The new Name, Image and Likeness (NIL) policies that allow student-athletes to earn compensation. I am a firm believer that college coaches earn way too much money for what they do when it is their players who are the ones putting everything on the line each week for a win and the chance to play at the next level.

I also understand why players should be able to earn compensation through NIL deals when colleges have been for earning money off of it for years, but what I don’t think is very smart is the ability of any university to use this for possible recruiting measures. I mean, what will it take to get a good player to leave a school because of an NIL deal somewhere else? And It’s already happening, just read what is going on in recruiting in the Big 12, and you better believe it is happening in the SEC as well.

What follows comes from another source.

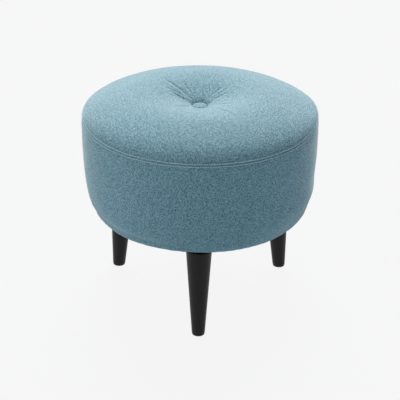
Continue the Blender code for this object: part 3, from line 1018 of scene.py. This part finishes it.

So, guess what? I have an idea for some checks and balances on this issue. First, no athlete can sign an NIL deal in their true freshman year and will not be eligible to sign any such deal until after the completion of their first college season if they remain eligible by the NCAA.

Second, any player wishing to enter the NCAA transfer portal must first understand that all players that transfer will also skip their first year of eligibility without the option of any NIL deal. It is the only way to try and reduce the use of NILs as a recruiting tool.

Liberty Bowl Prediction

Texas Tech is a good team, but I just truly believe that MSU is better in every aspect of the game. The Bulldogs have faced better competition and just have a better and more athletic team on the field.

If the weather does not become a factor, Mississippi State wins big, but if the weather becomes a factor, this game could become a tossup, giving Texas Tech the edge.